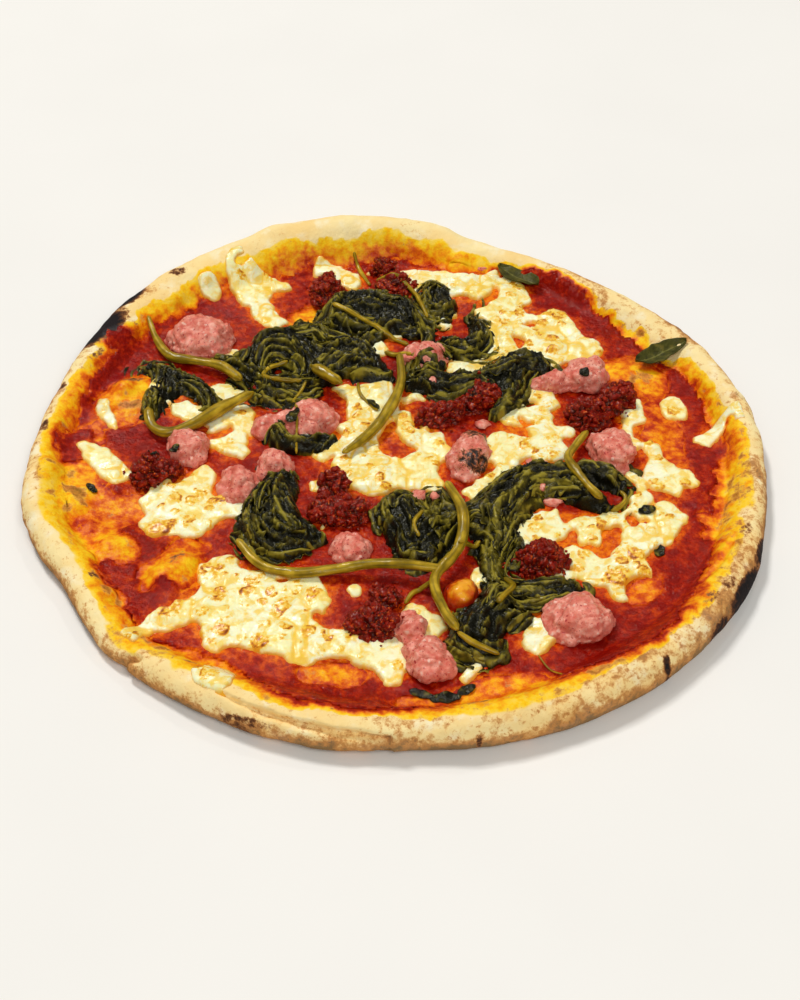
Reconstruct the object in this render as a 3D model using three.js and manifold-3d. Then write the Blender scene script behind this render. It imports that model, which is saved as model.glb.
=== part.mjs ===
// A baked pizza about 32 cm across: a puffed crust, melted mozzarella, pink sausage, dark red soft spicy
// sausage, wilted broccoli rabe with its stems, basil and a roast tomato.
// Millimetres, +Z up. The crust's flat underside lies on z = 0, and the origin is under its middle.
import * as THREE from "three";
import { mergeVertices } from "three/addons/utils/BufferGeometryUtils.js";
import Module from "manifold-3d";

// --- driving dimensions -------------------------------------------------------------------------

const BASE_THICKNESS = 4; // dough under the toppings
const GAP = 0.3; // between two pieces that touch on the real pizza
const BED = BASE_THICKNESS + GAP + 0.05; // where flat-bottomed toppings start
const CHEESE_THICKNESS = 2;

// Crust values go counter-clockwise from +X, one for every 15 degrees.
const OUTER_RADIUS = [
  157, 155.5, 155.5, 149, 152, 154, 163, 166, 165, 166.5, 162, 157.5, 159.5, 162, 156.5, 161, 162,
  163.5, 163, 165, 165.5, 165, 162.5, 158,
];
const RIM_WIDTH = [
  17, 17, 19, 18, 17, 20, 27, 31, 30, 28, 23, 17, 15, 18, 18, 17, 21, 25, 21, 22, 25, 23, 21, 17,
];
const RIM_HEIGHT = [
  12.5, 13, 11, 12.5, 11, 12, 19, 21.5, 18, 15, 13, 11.5, 12, 14, 13, 12, 13, 14, 14, 15, 15, 15, 14,
  12.5,
];
const RADIUS = 160; // of the section that is warped round the crust, with the next two
const RIM = 20;
const HEIGHT = 14;
const RIM_SECTION = [
  [0.3, 0],
  [0.05, 0.1],
  [0, 0.42],
  [0.12, 0.85],
  [0.38, 1],
  [0.63, 0.88],
  [0.83, 0.58],
  [1, BASE_THICKNESS / HEIGHT],
]; // share of the rim's width going in, and share of its height
const BED_SHARES = [0.92, 0.82, 0.7, 0.5, 0]; // rings of the bed, as shares of its radius
const CRUST_STEPS = 56;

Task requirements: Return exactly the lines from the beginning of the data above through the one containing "import Module from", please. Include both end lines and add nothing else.

In response:
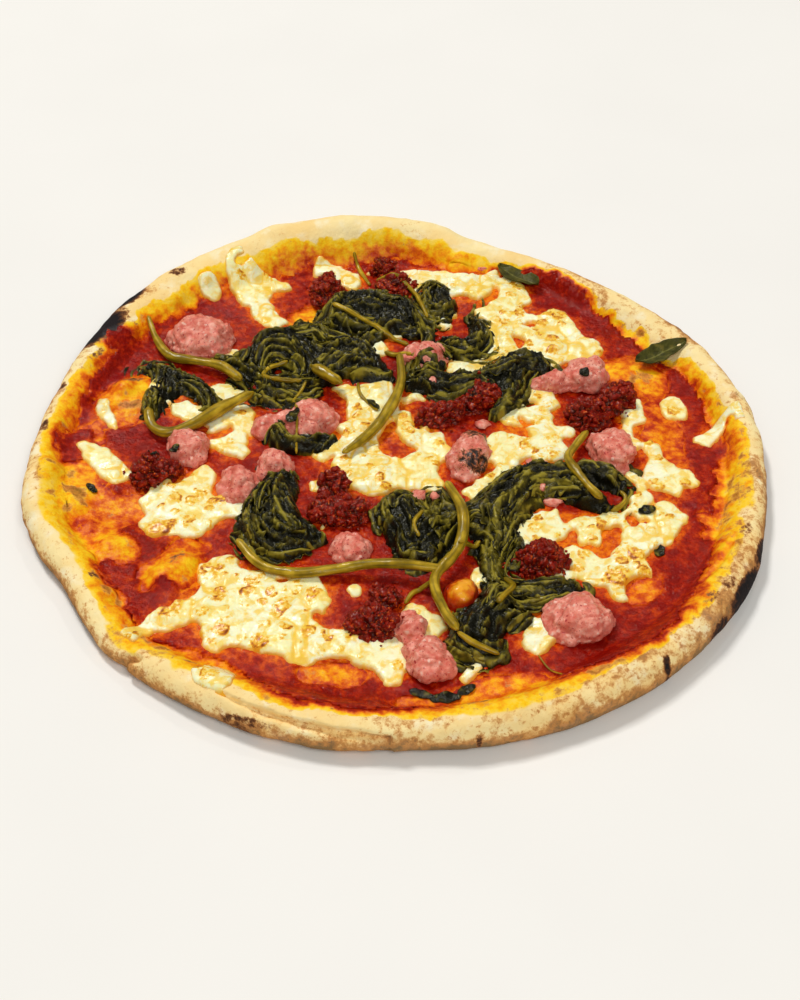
Reconstruct the object in this render as a 3D model using three.js and manifold-3d. Then write the Blender scene script behind this render. It imports that model, which is saved as model.glb.
=== part.mjs ===
// A baked pizza about 32 cm across: a puffed crust, melted mozzarella, pink sausage, dark red soft spicy
// sausage, wilted broccoli rabe with its stems, basil and a roast tomato.
// Millimetres, +Z up. The crust's flat underside lies on z = 0, and the origin is under its middle.
import * as THREE from "three";
import { mergeVertices } from "three/addons/utils/BufferGeometryUtils.js";
import Module from "manifold-3d";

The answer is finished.